[Start of STORED DATA]

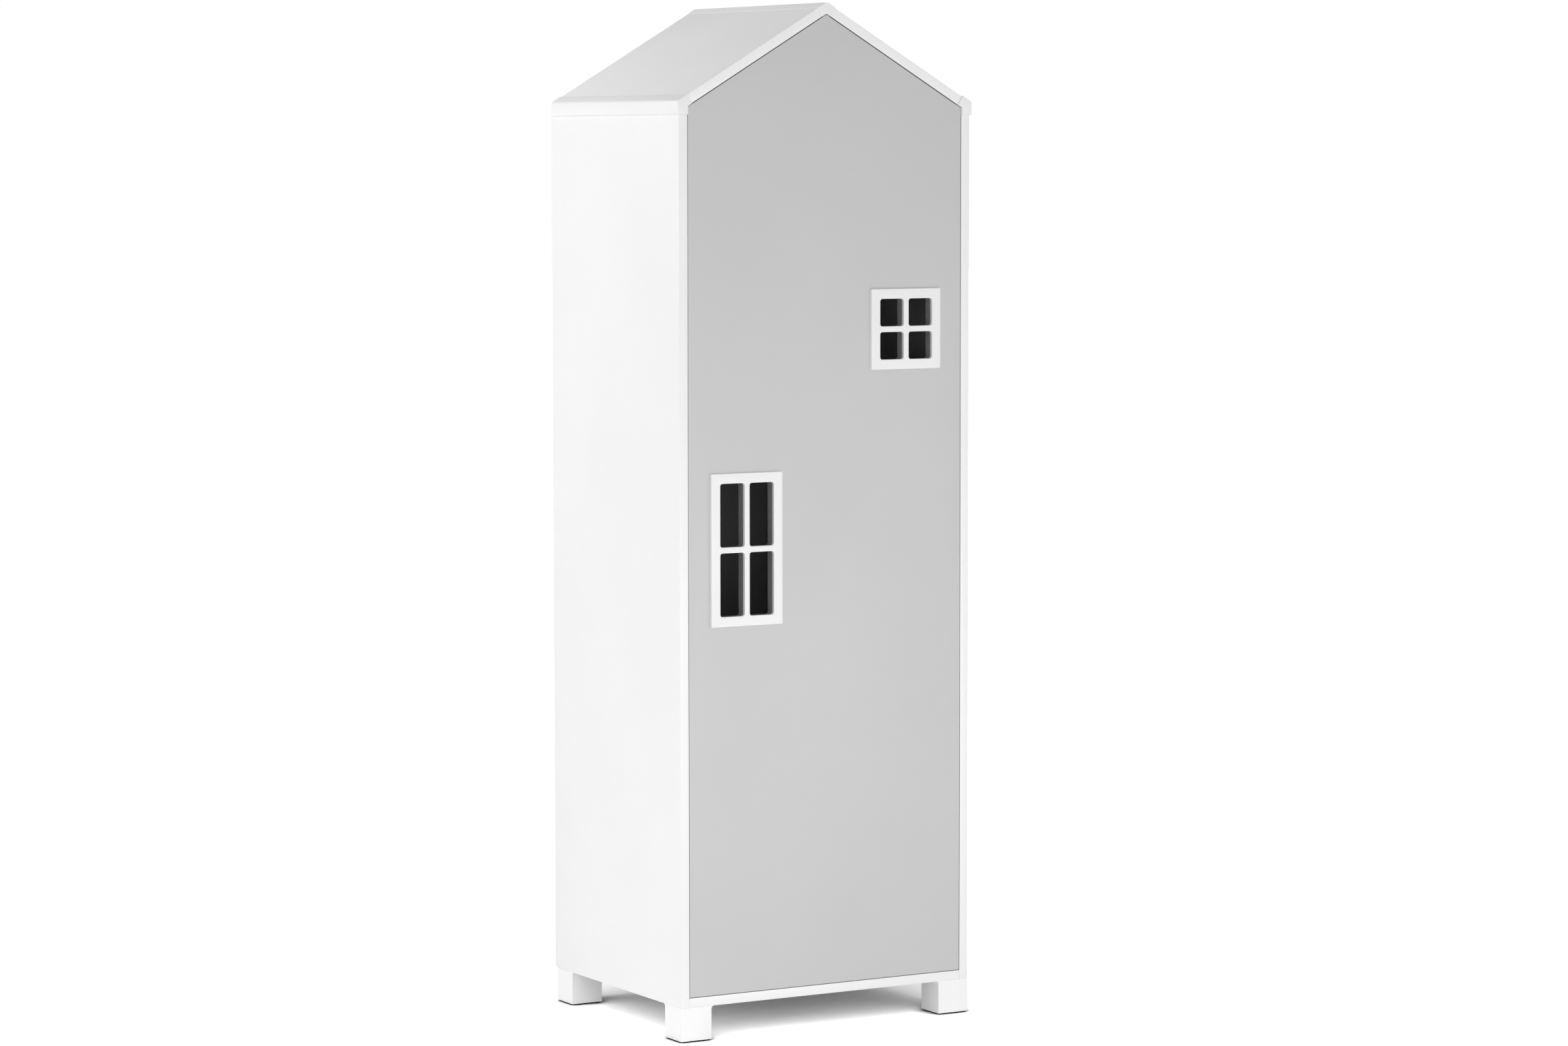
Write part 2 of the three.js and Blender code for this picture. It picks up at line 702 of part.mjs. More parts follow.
function paneCut(pane) {
  const width = pane.width + 2 * paneReveal;
  const height = pane.height + 2 * paneReveal;
  const outline = roundedRectangle(new THREE.Shape(), pane.x, pane.z, width, height, paneRadius + paneReveal);
  return pulledBack(outline, frontY - cutOverrun, doorThickness + 2 * cutOverrun);
}

function doorPanel() {
  const topPlane = -(boardThickness + doorRoofGap);
  const shoulderZ = slopeZ(doorEdgeX, topPlane);
  const outline = polygon([
    new THREE.Vector2(-doorEdgeX, doorBottomZ),
    new THREE.Vector2(doorEdgeX, doorBottomZ),
    new THREE.Vector2(doorEdgeX, shoulderZ),
    new THREE.Vector2(0, slopeZ(0, topPlane)),
    new THREE.Vector2(-doorEdgeX, shoulderZ),
  ]);
  const bevel = {
    bevelEnabled: true,
    bevelThickness: doorEdgeBevel,
    bevelSize: doorEdgeBevel,
    bevelOffset: -doorEdgeBevel,
    bevelSegments: 1,
  };
  const core = doorThickness - 2 * doorEdgeBevel;
  const board = pulledBack(outline, frontY + doorEdgeBevel, core, bevel);
  const casePockets = hingeHeights.flatMap((z) => casePocket(-1, z));
  return cut(board, [...windows.flatMap(panesOf).map(paneCut), ...casePockets]);
}

addInPlace('door_panel', doorPanel(), greyLacquer(), [doorAxisX, frontY, doorBottomZ]);

for (const window of windows) {
  const { name, x, z, height } = window;
  const outline = roundedRectangle(new THREE.Shape(), x, z, frameWidth, height, frameCornerRadius);
  outline.holes = panesOf(window).map((pane) =>
    roundedRectangle(new THREE.Path(), pane.x, pane.z, pane.width, pane.height, paneRadius));
  const frame = pulledBack(outline, frontY - frameThickness, frameThickness);
  addInPlace(name, frame, whiteLacquer(), [x, frontY, z]);
}

// Magnetic catch under the shelf, and a stop with a bumper on the floor

const catchX = -(innerX - catchInset);
const stopX = -(innerX - stopInset);
const strikeBackY = doorBackY + strikeThickness;
const catchZ = shelfUndersideZ - catchHeight / 2;
const catchLow = [catchX - catchWidth / 2, strikeBackY + seatGap, shelfUndersideZ - catchHeight];
const catchHigh = [catchX + catchWidth / 2, shelfFrontY + catchSeat, shelfUndersideZ];
const catchBlock = blockBetween(catchLow, catchHigh);
addInPlace('magnetic_catch', catchBlock, whitePlastic(), [catchX, shelfFrontY, catchZ]);

const strike = new THREE.BoxGeometry(strikeWidth, strikeThickness, strikeHeight);
add('strike_plate', strike, zinc(), [catchX, doorBackY + strikeThickness / 2, catchZ]);

const stopFrontY = doorBackY + bumperThickness + seatGap;
const stopLow = [stopX - stopWidth / 2, stopFrontY, floorTopZ];
const stopHigh = [stopX + stopWidth / 2, stopFrontY + stopThickness, floorTopZ + stopHeight];
addInPlace('door_stop', blockBetween(stopLow, stopHigh), whitePlastic(), [stopX, stopFrontY, floorTopZ]);

const bumper = rod(bumperRadius, 0, bumperThickness).rotateX(-Math.PI / 2);
add('stop_bumper', bumper, rubber(), [stopX, doorBackY, floorTopZ + stopHeight / 2]);

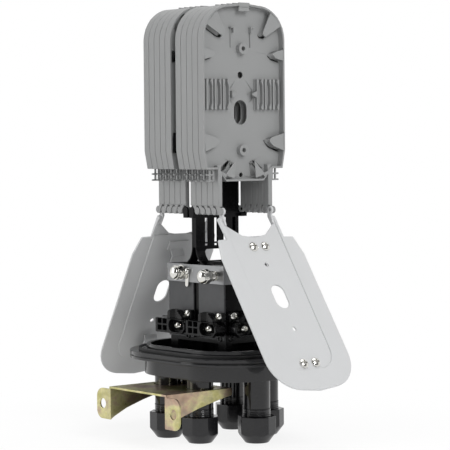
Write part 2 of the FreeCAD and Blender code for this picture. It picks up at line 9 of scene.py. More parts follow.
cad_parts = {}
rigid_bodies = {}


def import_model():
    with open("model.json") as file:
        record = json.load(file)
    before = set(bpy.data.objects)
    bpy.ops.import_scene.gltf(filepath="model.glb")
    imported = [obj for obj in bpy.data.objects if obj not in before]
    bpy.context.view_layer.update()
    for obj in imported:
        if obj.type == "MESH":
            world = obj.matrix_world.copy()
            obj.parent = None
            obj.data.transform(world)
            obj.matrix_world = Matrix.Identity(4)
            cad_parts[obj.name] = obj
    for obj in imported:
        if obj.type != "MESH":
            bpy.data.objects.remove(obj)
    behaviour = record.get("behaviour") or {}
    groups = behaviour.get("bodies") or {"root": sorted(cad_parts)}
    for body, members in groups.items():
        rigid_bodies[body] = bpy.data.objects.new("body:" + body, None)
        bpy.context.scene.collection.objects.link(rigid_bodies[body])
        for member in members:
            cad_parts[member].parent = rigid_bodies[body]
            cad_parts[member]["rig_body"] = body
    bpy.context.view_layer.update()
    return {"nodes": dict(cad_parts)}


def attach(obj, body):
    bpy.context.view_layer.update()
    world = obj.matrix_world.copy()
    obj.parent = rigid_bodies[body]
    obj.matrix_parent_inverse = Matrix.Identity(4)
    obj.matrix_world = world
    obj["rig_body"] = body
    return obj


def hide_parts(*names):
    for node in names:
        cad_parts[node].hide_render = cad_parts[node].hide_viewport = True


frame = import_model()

bl_info = {
    "name": "Opened dome splice closure",
    "version": (1, 0, 0),
    "blender": (4, 5, 0),
    "location": "View3D > Sidebar > Closure",
    "description": "Gives the packed model of an opened splice closure its finishes and fine forms",
    "category": "Object",
}

MM = 0.001
TRAYS_PER_SIDE = 5
SIDES = ("front", "rear")

# Points closer than MERGE, in metres, are one. A rounded point that lies STRAY times the rounding's width
# off the old surface is put back. Edges over ROUNDED_ANGLE are rounded, those over SHARP_ANGLE shade sharp.
MERGE = 2e-6
STRAY = 1.6
ROUNDED_ANGLE = 32.0
SHARP_ANGLE = 50.0

# Widths of the roundings that stay as they are, in metres.
BASE_EDGE = 0.4 * MM
CLIP_EDGE = 0.35 * MM
SOFT_EDGE = 0.3 * MM
STUD_EDGE = 0.25 * MM
THIN_EDGE = 0.2 * MM
NUT_SEGMENTS = 3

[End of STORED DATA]

Print every entry exactly as written.

* REPLY *
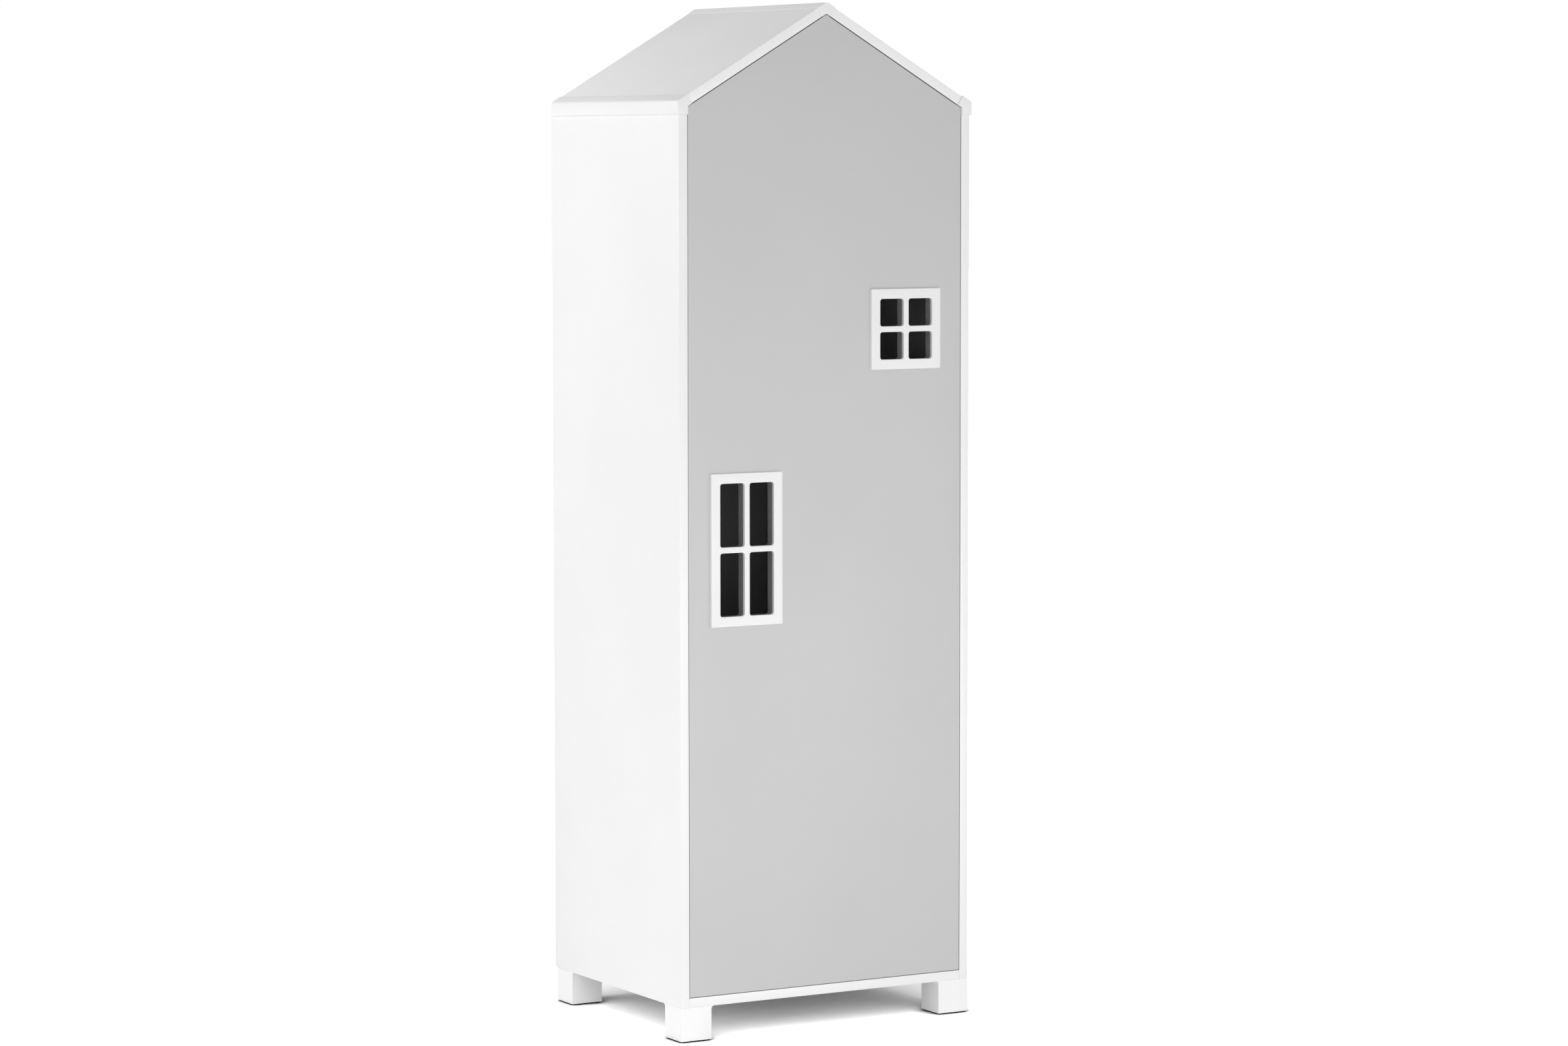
Write part 2 of the three.js and Blender code for this picture. It picks up at line 702 of part.mjs. More parts follow.
function paneCut(pane) {
  const width = pane.width + 2 * paneReveal;
  const height = pane.height + 2 * paneReveal;
  const outline = roundedRectangle(new THREE.Shape(), pane.x, pane.z, width, height, paneRadius + paneReveal);
  return pulledBack(outline, frontY - cutOverrun, doorThickness + 2 * cutOverrun);
}

function doorPanel() {
  const topPlane = -(boardThickness + doorRoofGap);
  const shoulderZ = slopeZ(doorEdgeX, topPlane);
  const outline = polygon([
    new THREE.Vector2(-doorEdgeX, doorBottomZ),
    new THREE.Vector2(doorEdgeX, doorBottomZ),
    new THREE.Vector2(doorEdgeX, shoulderZ),
    new THREE.Vector2(0, slopeZ(0, topPlane)),
    new THREE.Vector2(-doorEdgeX, shoulderZ),
  ]);
  const bevel = {
    bevelEnabled: true,
    bevelThickness: doorEdgeBevel,
    bevelSize: doorEdgeBevel,
    bevelOffset: -doorEdgeBevel,
    bevelSegments: 1,
  };
  const core = doorThickness - 2 * doorEdgeBevel;
  const board = pulledBack(outline, frontY + doorEdgeBevel, core, bevel);
  const casePockets = hingeHeights.flatMap((z) => casePocket(-1, z));
  return cut(board, [...windows.flatMap(panesOf).map(paneCut), ...casePockets]);
}

addInPlace('door_panel', doorPanel(), greyLacquer(), [doorAxisX, frontY, doorBottomZ]);

for (const window of windows) {
  const { name, x, z, height } = window;
  const outline = roundedRectangle(new THREE.Shape(), x, z, frameWidth, height, frameCornerRadius);
  outline.holes = panesOf(window).map((pane) =>
    roundedRectangle(new THREE.Path(), pane.x, pane.z, pane.width, pane.height, paneRadius));
  const frame = pulledBack(outline, frontY - frameThickness, frameThickness);
  addInPlace(name, frame, whiteLacquer(), [x, frontY, z]);
}

// Magnetic catch under the shelf, and a stop with a bumper on the floor

const catchX = -(innerX - catchInset);
const stopX = -(innerX - stopInset);
const strikeBackY = doorBackY + strikeThickness;
const catchZ = shelfUndersideZ - catchHeight / 2;
const catchLow = [catchX - catchWidth / 2, strikeBackY + seatGap, shelfUndersideZ - catchHeight];
const catchHigh = [catchX + catchWidth / 2, shelfFrontY + catchSeat, shelfUndersideZ];
const catchBlock = blockBetween(catchLow, catchHigh);
addInPlace('magnetic_catch', catchBlock, whitePlastic(), [catchX, shelfFrontY, catchZ]);

const strike = new THREE.BoxGeometry(strikeWidth, strikeThickness, strikeHeight);
add('strike_plate', strike, zinc(), [catchX, doorBackY + strikeThickness / 2, catchZ]);

const stopFrontY = doorBackY + bumperThickness + seatGap;
const stopLow = [stopX - stopWidth / 2, stopFrontY, floorTopZ];
const stopHigh = [stopX + stopWidth / 2, stopFrontY + stopThickness, floorTopZ + stopHeight];
addInPlace('door_stop', blockBetween(stopLow, stopHigh), whitePlastic(), [stopX, stopFrontY, floorTopZ]);

const bumper = rod(bumperRadius, 0, bumperThickness).rotateX(-Math.PI / 2);
add('stop_bumper', bumper, rubber(), [stopX, doorBackY, floorTopZ + stopHeight / 2]);

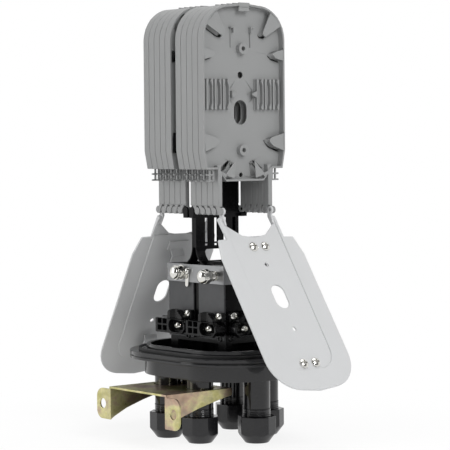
Write part 2 of the FreeCAD and Blender code for this picture. It picks up at line 9 of scene.py. More parts follow.
cad_parts = {}
rigid_bodies = {}


def import_model():
    with open("model.json") as file:
        record = json.load(file)
    before = set(bpy.data.objects)
    bpy.ops.import_scene.gltf(filepath="model.glb")
    imported = [obj for obj in bpy.data.objects if obj not in before]
    bpy.context.view_layer.update()
    for obj in imported:
        if obj.type == "MESH":
            world = obj.matrix_world.copy()
            obj.parent = None
            obj.data.transform(world)
            obj.matrix_world = Matrix.Identity(4)
            cad_parts[obj.name] = obj
    for obj in imported:
        if obj.type != "MESH":
            bpy.data.objects.remove(obj)
    behaviour = record.get("behaviour") or {}
    groups = behaviour.get("bodies") or {"root": sorted(cad_parts)}
    for body, members in groups.items():
        rigid_bodies[body] = bpy.data.objects.new("body:" + body, None)
        bpy.context.scene.collection.objects.link(rigid_bodies[body])
        for member in members:
            cad_parts[member].parent = rigid_bodies[body]
            cad_parts[member]["rig_body"] = body
    bpy.context.view_layer.update()
    return {"nodes": dict(cad_parts)}


def attach(obj, body):
    bpy.context.view_layer.update()
    world = obj.matrix_world.copy()
    obj.parent = rigid_bodies[body]
    obj.matrix_parent_inverse = Matrix.Identity(4)
    obj.matrix_world = world
    obj["rig_body"] = body
    return obj


def hide_parts(*names):
    for node in names:
        cad_parts[node].hide_render = cad_parts[node].hide_viewport = True


frame = import_model()

bl_info = {
    "name": "Opened dome splice closure",
    "version": (1, 0, 0),
    "blender": (4, 5, 0),
    "location": "View3D > Sidebar > Closure",
    "description": "Gives the packed model of an opened splice closure its finishes and fine forms",
    "category": "Object",
}

MM = 0.001
TRAYS_PER_SIDE = 5
SIDES = ("front", "rear")

# Points closer than MERGE, in metres, are one. A rounded point that lies STRAY times the rounding's width
# off the old surface is put back. Edges over ROUNDED_ANGLE are rounded, those over SHARP_ANGLE shade sharp.
MERGE = 2e-6
STRAY = 1.6
ROUNDED_ANGLE = 32.0
SHARP_ANGLE = 50.0

# Widths of the roundings that stay as they are, in metres.
BASE_EDGE = 0.4 * MM
CLIP_EDGE = 0.35 * MM
SOFT_EDGE = 0.3 * MM
STUD_EDGE = 0.25 * MM
THIN_EDGE = 0.2 * MM
NUT_SEGMENTS = 3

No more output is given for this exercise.